Friday, July 16, 2010

Achieving Intelligence Dominance

The US needs to adjust its defense capabilities to 21st century, population centric conflicts, according to a new think tank report, Peter A Buxbaum writes for ISN Security Watch.

In the 2009 Academy Award-winning movie The Hurt Locker, a Baghdad butcher holds a cell phone as he stands near the site of an improvised explosive device (IED). A squad of US soldiers shouts at the Iraqi to put the phone down. He smiles and waves, reassuring the soldiers he is not a threat. Then he presses a button on the cell phone and detonates a bomb, killing one of the soldiers.

Such an incident would be rare, according to the authors of a new report from the National Strategy Information Center, a Washington-based think tank, if their recommendations were to be implemented by the US military.
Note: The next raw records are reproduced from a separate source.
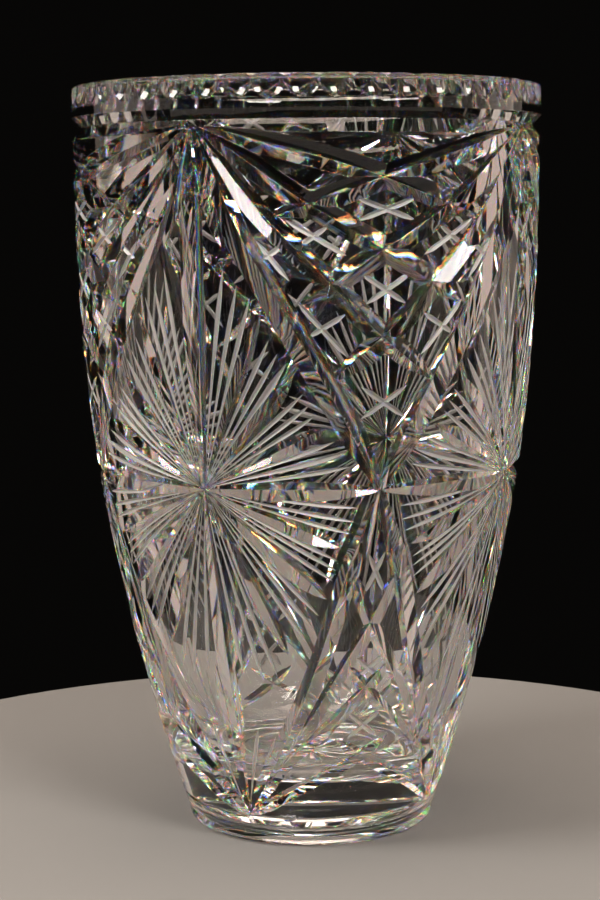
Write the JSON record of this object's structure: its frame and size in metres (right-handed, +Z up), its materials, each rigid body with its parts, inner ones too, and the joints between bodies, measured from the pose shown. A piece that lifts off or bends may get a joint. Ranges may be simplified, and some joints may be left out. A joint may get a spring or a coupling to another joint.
{
  "type": "cut crystal vase",
  "caption": "Tall tapering cut lead-crystal vase with scalloped rim and fanned V-cut stars. Stands on its flat foot and holds water and cut flowers.",
  "frame": {"origin": "centre of the foot's contact face, on the vase's axis", "axes": "+Z up along the vase's axis towards the mouth; -Y runs through one of the four star centres, +X through the next"},
  "size_m": [0.1596, 0.1596, 0.254],
  "materials": {
    "lead_crystal": "acid-polished cut lead crystal, clear and colourless, very bright, strong dispersion in the wide mitres and a slight satin in the fine cuts"
  },
  "bodies": {
    "root": {"vase_body": "lead_crystal"}
  },
  "joints": []
}
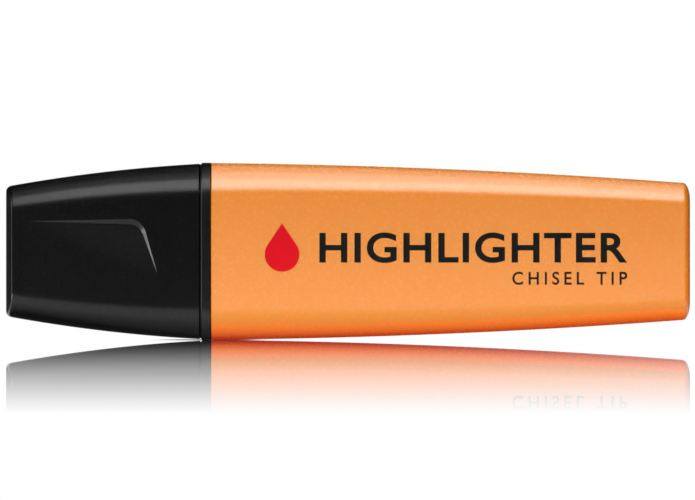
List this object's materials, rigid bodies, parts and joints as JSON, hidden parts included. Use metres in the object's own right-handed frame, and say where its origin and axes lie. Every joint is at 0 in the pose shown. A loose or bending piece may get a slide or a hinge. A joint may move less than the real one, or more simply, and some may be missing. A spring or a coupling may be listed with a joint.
{
  "type": "highlighter pen",
  "caption": "Flat tapered highlighter pen with a pull-off cap over a chisel nib, fed by a fibre ink reservoir.",
  "frame": {"origin": "middle of the pen's footprint, at its lowest point when it rests on a narrow side; the pen's own axis runs 13.6 mm above it", "axes": "+X along the pen from the cap's closed end to the barrel's rear end, +Y through the thickness away from the front face, +Z across the width, upwards"},
  "size_m": [0.105, 0.017, 0.0272],
  "materials": {
    "barrel_plastic": "smooth moulded orange polypropylene, satin gloss",
    "black_plastic": "smooth moulded black polypropylene",
    "cap_plastic": "black polypropylene with a fine moulded grain",
    "nib_felt": "bonded polyester fibre, soaked with fluorescent orange ink",
    "reservoir_fibre": "drawn polyester fibre bundle soaked with ink",
    "film": "thin clear wrap",
    "seal_plastic": "soft natural polyethylene"
  },
  "bodies": {
    "pen": {"barrel": "barrel_plastic", "front_section": "black_plastic", "nib": "nib_felt", "ink_reservoir": "reservoir_fibre", "reservoir_film": "film"},
    "cap": {"cap": "cap_plastic", "cap_inner_seal": "seal_plastic"}
  },
  "joints": [
    {"name": "cap_pull", "type": "slide", "parent": "pen", "child": "cap", "axis": [-1, 0, 0], "range_m": [0, 0.04]}
  ]
}
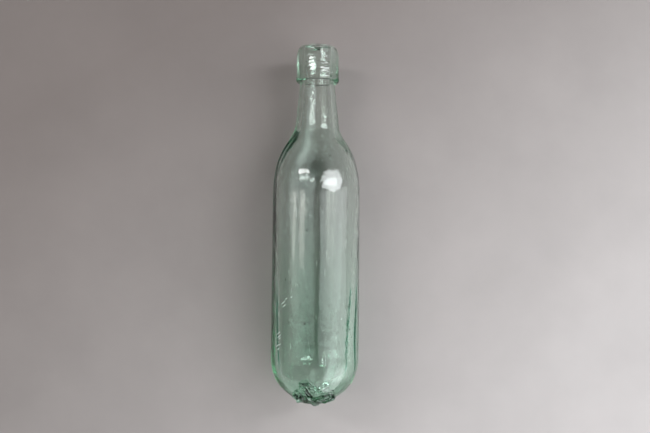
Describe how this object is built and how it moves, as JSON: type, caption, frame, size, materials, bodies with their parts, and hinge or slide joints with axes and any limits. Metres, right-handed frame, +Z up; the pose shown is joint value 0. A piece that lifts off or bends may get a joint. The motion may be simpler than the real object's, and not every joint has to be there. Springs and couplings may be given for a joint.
{
  "type": "round-ended glass soda bottle",
  "caption": "Round-ended glass soda bottle that lies on its side: domed base with a rough pontil scar, straight barrel, sloping shoulder, tapered neck and tooled applied lip.",
  "frame": {"origin": "under the middle of the lying bottle's length, on the surface it lies on", "axes": "+Y along the bottle towards its mouth, +Z up from the surface it lies on, +X to the right seen from the base end"},
  "size_m": [0.0584, 0.2352, 0.0583],
  "materials": {
    "body_glass": "clear pale aqua-green glass, wavy, with seeds and fine scratches",
    "lip_glass": "clear pale aqua-green glass with turned tool marks",
    "scar_glass": "rough broken aqua-green glass"
  },
  "bodies": {
    "root": {"blown_body": "body_glass", "applied_lip": "lip_glass", "pontil_scar": "scar_glass"}
  },
  "joints": []
}
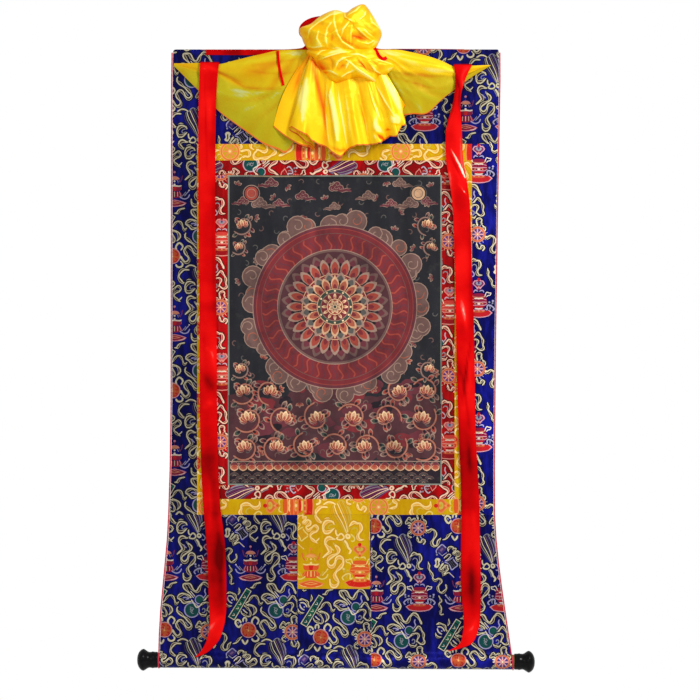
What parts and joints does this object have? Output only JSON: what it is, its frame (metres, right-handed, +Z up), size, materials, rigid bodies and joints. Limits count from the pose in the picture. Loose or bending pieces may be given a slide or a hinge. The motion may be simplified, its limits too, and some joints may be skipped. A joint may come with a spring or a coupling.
{
  "type": "thangka scroll painting",
  "caption": "Hanging scroll painting in brocade borders on a bottom roller with turned knobs; silk cover gathered up at the top, red ribbons down the front",
  "frame": {"origin": "middle of the cloth's top edge, where the hanging is held", "axes": "+X to the viewer's right, +Y into the wall behind the cloth, +Z up; the front faces -Y"},
  "size_m": [0.744, 0.0789, 1.248],
  "materials": {
    "blue_brocade": "satin brocade with figured threads",
    "gold_brocade": "satin brocade with figured threads",
    "red_brocade": "satin brocade with figured threads",
    "painting": "matt painted canvas",
    "piping": "matt cord",
    "rod_wood": "bare turned wood",
    "black_wood": "satin black lacquer",
    "silk": "thin glossy silk",
    "red_ribbon": "satin ribbon"
  },
  "bodies": {
    "root": {"blue_top": "blue_brocade", "blue_left": "blue_brocade", "blue_right": "blue_brocade", "blue_lower_left": "blue_brocade", "blue_lower_middle": "blue_brocade", "blue_lower_right": "blue_brocade", "gold_top": "gold_brocade", "gold_left": "gold_brocade", "gold_right": "gold_brocade", "gold_bottom_left": "gold_brocade", "gold_insert": "gold_brocade", "gold_bottom_right": "gold_brocade", "red_top": "red_brocade", "red_bottom": "red_brocade", "red_left": "red_brocade", "red_right": "red_brocade", "painting": "painting", "door_patch": "gold_brocade", "piping_left": "piping", "piping_right": "piping", "roller_rod": "rod_wood", "knob_left": "black_wood", "knob_right": "black_wood", "silk_cover": "silk", "ribbon_left": "red_ribbon", "ribbon_right": "red_ribbon", "hanging_tape": "red_ribbon", "tie_left": "red_ribbon", "tie_right": "red_ribbon"}
  },
  "joints": []
}
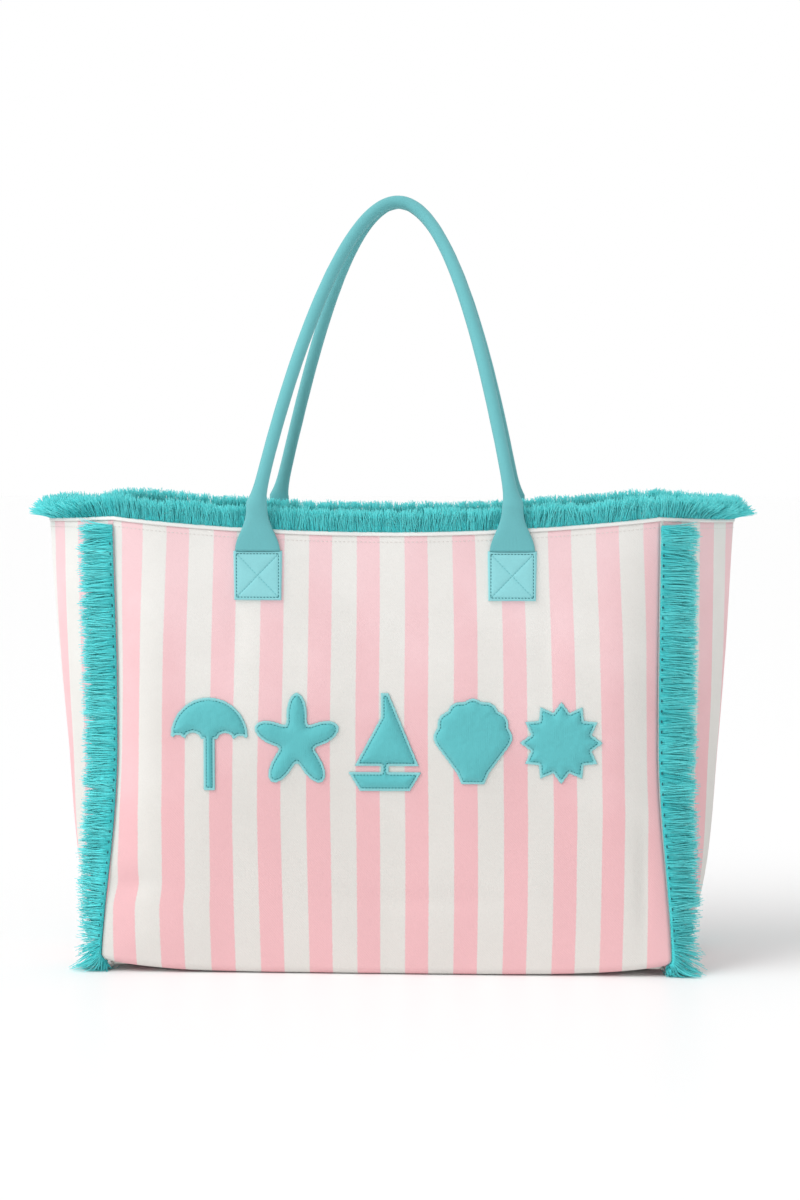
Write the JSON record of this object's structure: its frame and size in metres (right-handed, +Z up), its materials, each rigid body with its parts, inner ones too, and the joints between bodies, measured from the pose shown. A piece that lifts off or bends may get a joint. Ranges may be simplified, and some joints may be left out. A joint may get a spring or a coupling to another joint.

The report, titled Adapting America's Security Paradigm and Security Agenda, posits that the population-centric warfare being pursued in Afghanistan and Iraq is here to stay for decades to come, and that the US needs to adapt its military thinking and its capabilities to meet that challenge.

The risk of an incident portrayed in The Hurt Locker could have been mitigated, according to the report, by achieving intelligence dominance, a technique originally developed by the British during World War II, and since also practiced by Israelis, Australians and others.

Information dominance involves developing deep local knowledge by assigning agents or operatives to relatively small geographical areas of responsibility. The report argues that the US needs to develop this kind of capability together with its host nation partners in current and future population-centric conflicts.

The Legacy

Intelligence dominance is not unknown to the US. A secretive Department of Defense program called Legacy recently received enhanced funding by the House of Representatives in its fiscal year 2011 defense authorization act. "Legacy assisted with the development of an indigenous capacity to infiltrate and disrupt local terrorist networks," noted a report on the legislation, released in May by the US House of Representatives Armed Services Committee.

But the committee also commented, "many innovative programs for mapping complex and social landscapes, understanding relationships among key actors in insurgencies, identifying the key goals of marginalized groups that could lead them to be recruited by terrorists, and integrating approaches to reduce the appeal of terrorist groups have failed in the past for lack of institutionalized support."

It is just such institutionalized support that the National Strategy Information Center is advocating in its report. "The US did much of this in a very effective but ad hoc fashion in Iraq, before and during the surge in 2006 and 2007," said the NSIC report.

The persistence of population-centric warfare is related to the proliferation of weak, failing and failed states, Roy Godson, president of the National Strategy Information Center and professor emeritus at Georgetown University, told ISN Security Watch. States in that category comprise around half of all states worldwide, he said.